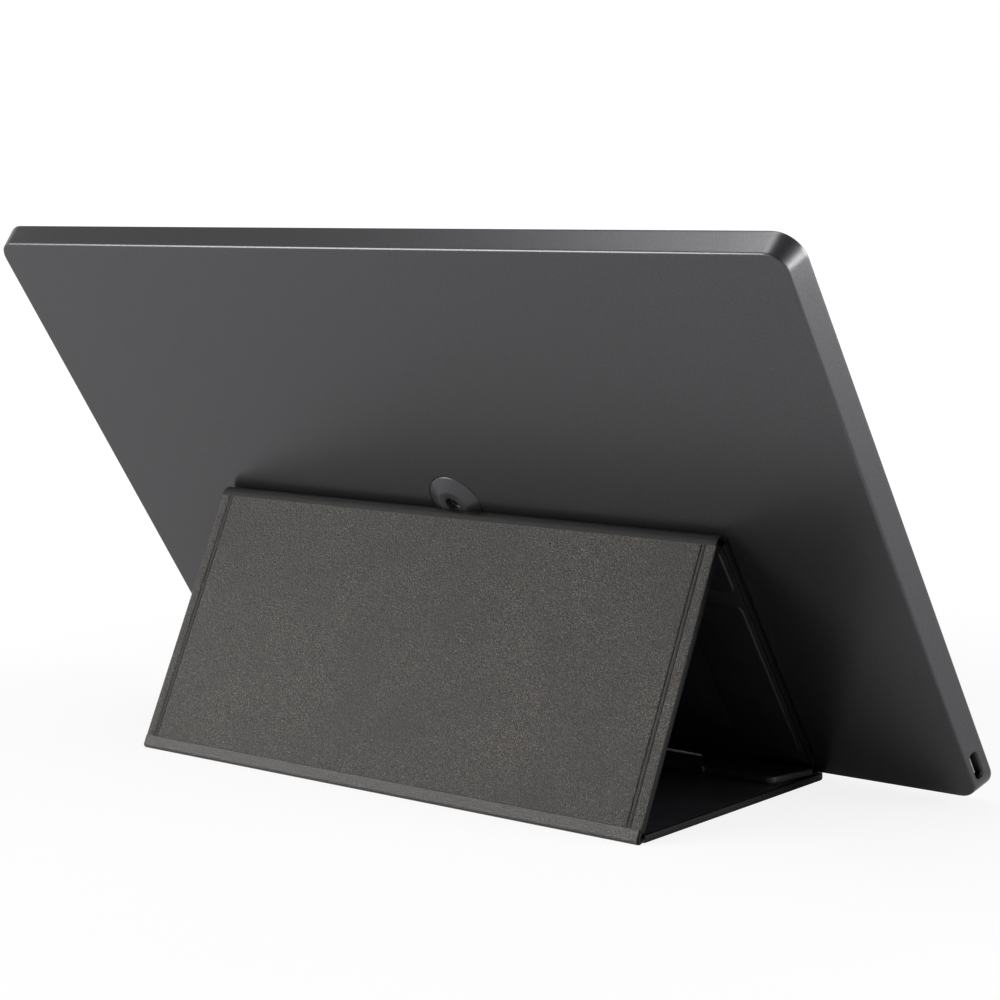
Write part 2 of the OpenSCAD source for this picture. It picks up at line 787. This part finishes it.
// A tab's outline, drawn in by inset, for the right-hand side
module tab_outline(inset, z0, z1) {
    r = tab_corner_r - inset;
    x_in = tab_root_gap / 2;
    x_out = cover_w / 2;
    translate([0, 0, z0]) linear_extrude(z1 - z0) hull() {
        translate([x_in + inset, tab_setback + inset])
            square([x_out - x_in - 2 * inset, eps]);
        translate([tab_tip_gap / 2 + tab_corner_r, tab_l - tab_corner_r]) circle(r = r, $fn = 32);
        translate([x_out - tab_taper - tab_corner_r, tab_l - tab_corner_r])
            circle(r = r, $fn = 32);
    }
}

// The tab's leather, with the rolled edge that it folds on
module tab_skin(side) {
    x_in = tab_root_gap / 2;
    color(leather_colour) on_tab(side) {
        difference() {
            tab_outline(0, 0, panel_t);
            tab_outline(turned_edge, skin_t, panel_t + 1);
        }
        difference() {
            bar(x_in, cover_w / 2, 0, tab_setback, 0, skin_t);
            rod(2 * cover_w, edge_fold_r, 0, edge_fold_r);
        }
        translate([x_in, 0, edge_fold_r]) rotate([0, 90, 0])
            cylinder(h = cover_w / 2 - x_in, r = edge_fold_r);
    }
}

module tab_magnet(side) {
    on_tab(side) magnet(magnet_x, tab_l / 2 + 1, skin_t + core_t - magnet_t);
}

module tab_core(side) {
    color(core_colour) difference() {
        on_tab(side) tab_outline(turned_edge, skin_t, skin_t + core_t);
        tab_magnet(side);
    }
}

module tab_lining(side) {
    color(lining_colour) on_tab(side) tab_outline(turned_edge, skin_t + core_t, panel_t);
}

module left_tab_skin() { tab_skin(-1); }
module left_tab_core() { tab_core(-1); }
module left_tab_lining() { tab_lining(-1); }
module left_tab_magnet() { color(metal_colour) tab_magnet(-1); }
module right_tab_skin() { tab_skin(1); }
module right_tab_core() { tab_core(1); }
module right_tab_lining() { tab_lining(1); }
module right_tab_magnet() { color(metal_colour) tab_magnet(1); }

rear_cover();
peg_socket();
front_bezel();
lcd_glass();
optical_films();
light_guide();
reflector_sheet();
light_bar();
panel_tray();
tray_screws();
main_board();
board_parts();
board_screws();
port_shell();
port_tongue();
panel_ribbon();
key_board();
key_switches();
power_light();
power_key();
menu_key();
down_key();
up_key();
base_skin();
base_core();
base_lining();
base_magnets();
grip_strip();
rear_fold();
rear_skin();
rear_core();
rear_lining();
apex_fold();
front_skin();
front_core();
front_lining();
left_tab_skin();
left_tab_core();
left_tab_lining();
left_tab_magnet();
right_tab_skin();
right_tab_core();
right_tab_lining();
right_tab_magnet();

> [Set exercise] Output the lines above verbatim and in full.

> [The result]
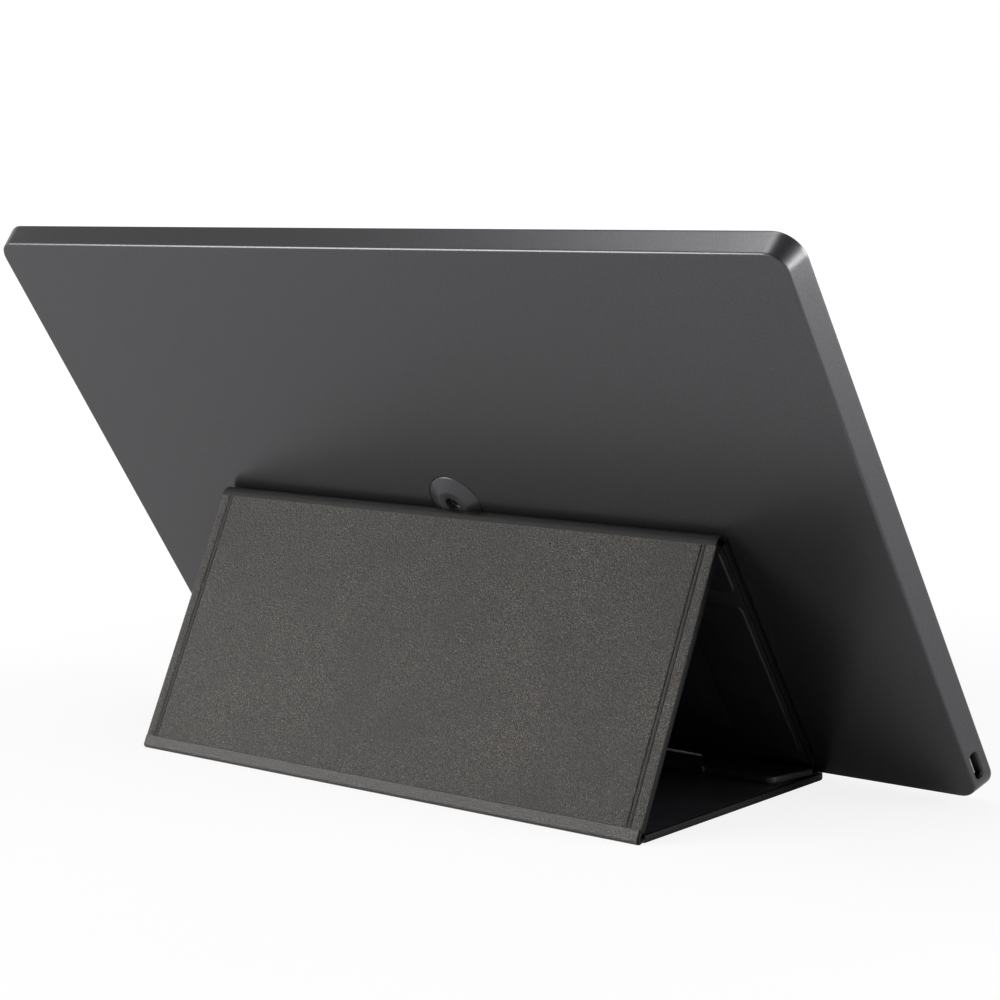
Write part 2 of the OpenSCAD source for this picture. It picks up at line 787. This part finishes it.
// A tab's outline, drawn in by inset, for the right-hand side
module tab_outline(inset, z0, z1) {
    r = tab_corner_r - inset;
    x_in = tab_root_gap / 2;
    x_out = cover_w / 2;
    translate([0, 0, z0]) linear_extrude(z1 - z0) hull() {
        translate([x_in + inset, tab_setback + inset])
            square([x_out - x_in - 2 * inset, eps]);
        translate([tab_tip_gap / 2 + tab_corner_r, tab_l - tab_corner_r]) circle(r = r, $fn = 32);
        translate([x_out - tab_taper - tab_corner_r, tab_l - tab_corner_r])
            circle(r = r, $fn = 32);
    }
}

// The tab's leather, with the rolled edge that it folds on
module tab_skin(side) {
    x_in = tab_root_gap / 2;
    color(leather_colour) on_tab(side) {
        difference() {
            tab_outline(0, 0, panel_t);
            tab_outline(turned_edge, skin_t, panel_t + 1);
        }
        difference() {
            bar(x_in, cover_w / 2, 0, tab_setback, 0, skin_t);
            rod(2 * cover_w, edge_fold_r, 0, edge_fold_r);
        }
        translate([x_in, 0, edge_fold_r]) rotate([0, 90, 0])
            cylinder(h = cover_w / 2 - x_in, r = edge_fold_r);
    }
}

module tab_magnet(side) {
    on_tab(side) magnet(magnet_x, tab_l / 2 + 1, skin_t + core_t - magnet_t);
}

module tab_core(side) {
    color(core_colour) difference() {
        on_tab(side) tab_outline(turned_edge, skin_t, skin_t + core_t);
        tab_magnet(side);
    }
}

module tab_lining(side) {
    color(lining_colour) on_tab(side) tab_outline(turned_edge, skin_t + core_t, panel_t);
}

module left_tab_skin() { tab_skin(-1); }
module left_tab_core() { tab_core(-1); }
module left_tab_lining() { tab_lining(-1); }
module left_tab_magnet() { color(metal_colour) tab_magnet(-1); }
module right_tab_skin() { tab_skin(1); }
module right_tab_core() { tab_core(1); }
module right_tab_lining() { tab_lining(1); }
module right_tab_magnet() { color(metal_colour) tab_magnet(1); }

rear_cover();
peg_socket();
front_bezel();
lcd_glass();
optical_films();
light_guide();
reflector_sheet();
light_bar();
panel_tray();
tray_screws();
main_board();
board_parts();
board_screws();
port_shell();
port_tongue();
panel_ribbon();
key_board();
key_switches();
power_light();
power_key();
menu_key();
down_key();
up_key();
base_skin();
base_core();
base_lining();
base_magnets();
grip_strip();
rear_fold();
rear_skin();
rear_core();
rear_lining();
apex_fold();
front_skin();
front_core();
front_lining();
left_tab_skin();
left_tab_core();
left_tab_lining();
left_tab_magnet();
right_tab_skin();
right_tab_core();
right_tab_lining();
right_tab_magnet();